--- start ---

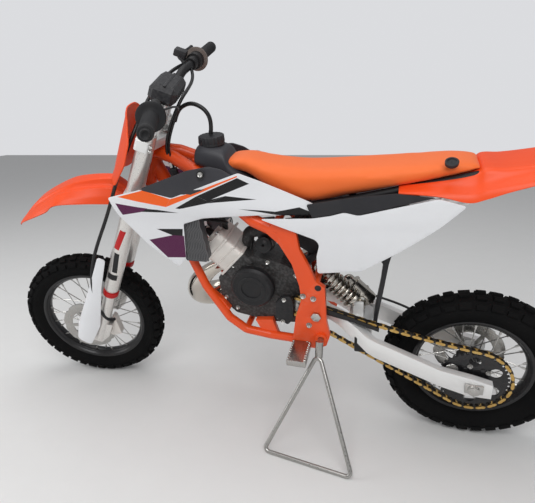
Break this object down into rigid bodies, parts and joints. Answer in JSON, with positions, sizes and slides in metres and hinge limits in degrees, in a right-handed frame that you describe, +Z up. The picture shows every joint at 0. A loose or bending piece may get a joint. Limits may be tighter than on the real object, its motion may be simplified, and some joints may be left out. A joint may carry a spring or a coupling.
{
  "type": "childrens motocross bike",
  "caption": "Small off-road motorcycle leaning on a triangle stand, with upside-down fork, spoked wheels, knobbly tyres and slim seat.",
  "frame": {"origin": "centre of the whole object's box, on the floor", "axes": "+X to the front of the bike, +Y to the rider's left, +Z up from the floor"},
  "size_m": [1.4566, 0.6776, 0.9801],
  "materials": {
    "aluminium": "brushed",
    "black_anodised": "anodised",
    "black_metal": "satin",
    "black_plastic": "grained",
    "cast_aluminium": "cast",
    "chrome": "polished",
    "gold_steel": "gold plated",
    "orange_paint": "powder coat",
    "orange_plastic": "moulded",
    "rubber": "matt",
    "seat_cover": "coated fabric",
    "steel": "zinc plated",
    "tyre": "matt",
    "white_plastic": "moulded"
  },
  "bodies": {
    "chassis": {"airbox": "black_plastic", "carburettor": "cast_aluminium", "chain": "gold_steel", "clutch_cover": "black_metal", "crankcase": "cast_aluminium", "cylinder": "cast_aluminium", "cylinder_head": "cast_aluminium", "drive_sprocket": "steel", "exhaust_pipe": "chrome", "footpegs": "steel", "frame": "orange_paint", "fuel_cap": "black_plastic", "fuel_tank": "black_plastic", "ignition_cover": "black_metal", "left_shroud": "white_plastic", "pivot_bolt": "steel", "radiators": "cast_aluminium", "rear_axle": "steel", "rear_caliper": "cast_aluminium", "rear_fender": "orange_plastic", "right_shroud": "white_plastic", "seat": "seat_cover", "seat_trims": "black_plastic", "shock_absorber": "steel", "side_panels": "white_plastic", "silencer": "aluminium", "sprocket_cover": "black_metal", "subframe": "black_metal", "swingarm": "aluminium", "tank_covers": "black_plastic", "triangle_stand": "steel"},
    "steering": {"lower_clamp": "cast_aluminium", "upper_clamp": "cast_aluminium", "handlebar": "black_metal", "grips": "rubber", "right_controls": "black_metal", "bar_pad": "rubber", "fork_tubes": "aluminium", "fork_legs": "cast_aluminium", "fork_guards": "white_plastic", "front_fender": "orange_plastic", "number_plate": "orange_plastic", "front_caliper": "cast_aluminium", "front_axle": "steel"},
    "front_wheel": {"front_tyre": "tyre", "front_spoked_rim": "black_anodised", "front_disc": "steel"},
    "rear_wheel": {"rear_tyre": "tyre", "rear_spoked_rim": "black_anodised", "rear_disc": "steel", "rear_sprocket": "black_anodised"}
  },
  "joints": [
    {"name": "steering_turn", "type": "hinge", "parent": "chassis", "child": "steering", "pos_m": [0.46842, -0.1387, 0.18915], "axis": [-0.4061, 0.1899, 0.8939], "range_deg": [-53, 31]},
    {"name": "front_wheel_spin", "type": "hinge", "parent": "steering", "child": "front_wheel", "pos_m": [0.51641, -0.12428, 0.20788], "axis": [-0.1745, 0.944, -0.2799], "continuous": true},
    {"name": "rear_wheel_spin", "type": "hinge", "parent": "chassis", "child": "rear_wheel", "pos_m": [-0.5147, -0.1373, 0.1965], "axis": [-0.0002, 0.9781, -0.2079], "continuous": true}
  ]
}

--- end ---

*The exercise:*
Please repeat the listing exactly, with nothing left out.

*Correct answer:*
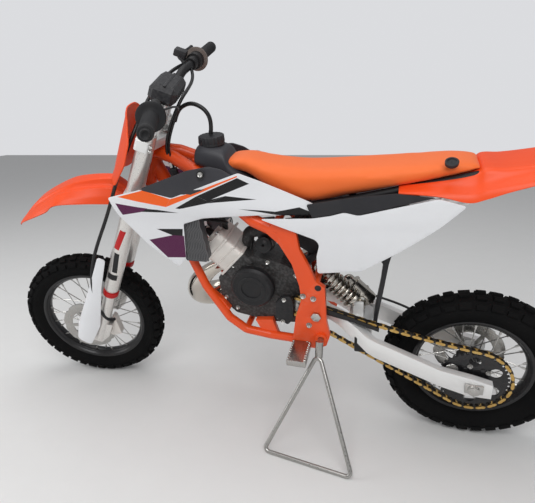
Break this object down into rigid bodies, parts and joints. Answer in JSON, with positions, sizes and slides in metres and hinge limits in degrees, in a right-handed frame that you describe, +Z up. The picture shows every joint at 0. A loose or bending piece may get a joint. Limits may be tighter than on the real object, its motion may be simplified, and some joints may be left out. A joint may carry a spring or a coupling.
{
  "type": "childrens motocross bike",
  "caption": "Small off-road motorcycle leaning on a triangle stand, with upside-down fork, spoked wheels, knobbly tyres and slim seat.",
  "frame": {"origin": "centre of the whole object's box, on the floor", "axes": "+X to the front of the bike, +Y to the rider's left, +Z up from the floor"},
  "size_m": [1.4566, 0.6776, 0.9801],
  "materials": {
    "aluminium": "brushed",
    "black_anodised": "anodised",
    "black_metal": "satin",
    "black_plastic": "grained",
    "cast_aluminium": "cast",
    "chrome": "polished",
    "gold_steel": "gold plated",
    "orange_paint": "powder coat",
    "orange_plastic": "moulded",
    "rubber": "matt",
    "seat_cover": "coated fabric",
    "steel": "zinc plated",
    "tyre": "matt",
    "white_plastic": "moulded"
  },
  "bodies": {
    "chassis": {"airbox": "black_plastic", "carburettor": "cast_aluminium", "chain": "gold_steel", "clutch_cover": "black_metal", "crankcase": "cast_aluminium", "cylinder": "cast_aluminium", "cylinder_head": "cast_aluminium", "drive_sprocket": "steel", "exhaust_pipe": "chrome", "footpegs": "steel", "frame": "orange_paint", "fuel_cap": "black_plastic", "fuel_tank": "black_plastic", "ignition_cover": "black_metal", "left_shroud": "white_plastic", "pivot_bolt": "steel", "radiators": "cast_aluminium", "rear_axle": "steel", "rear_caliper": "cast_aluminium", "rear_fender": "orange_plastic", "right_shroud": "white_plastic", "seat": "seat_cover", "seat_trims": "black_plastic", "shock_absorber": "steel", "side_panels": "white_plastic", "silencer": "aluminium", "sprocket_cover": "black_metal", "subframe": "black_metal", "swingarm": "aluminium", "tank_covers": "black_plastic", "triangle_stand": "steel"},
    "steering": {"lower_clamp": "cast_aluminium", "upper_clamp": "cast_aluminium", "handlebar": "black_metal", "grips": "rubber", "right_controls": "black_metal", "bar_pad": "rubber", "fork_tubes": "aluminium", "fork_legs": "cast_aluminium", "fork_guards": "white_plastic", "front_fender": "orange_plastic", "number_plate": "orange_plastic", "front_caliper": "cast_aluminium", "front_axle": "steel"},
    "front_wheel": {"front_tyre": "tyre", "front_spoked_rim": "black_anodised", "front_disc": "steel"},
    "rear_wheel": {"rear_tyre": "tyre", "rear_spoked_rim": "black_anodised", "rear_disc": "steel", "rear_sprocket": "black_anodised"}
  },
  "joints": [
    {"name": "steering_turn", "type": "hinge", "parent": "chassis", "child": "steering", "pos_m": [0.46842, -0.1387, 0.18915], "axis": [-0.4061, 0.1899, 0.8939], "range_deg": [-53, 31]},
    {"name": "front_wheel_spin", "type": "hinge", "parent": "steering", "child": "front_wheel", "pos_m": [0.51641, -0.12428, 0.20788], "axis": [-0.1745, 0.944, -0.2799], "continuous": true},
    {"name": "rear_wheel_spin", "type": "hinge", "parent": "chassis", "child": "rear_wheel", "pos_m": [-0.5147, -0.1373, 0.1965], "axis": [-0.0002, 0.9781, -0.2079], "continuous": true}
  ]
}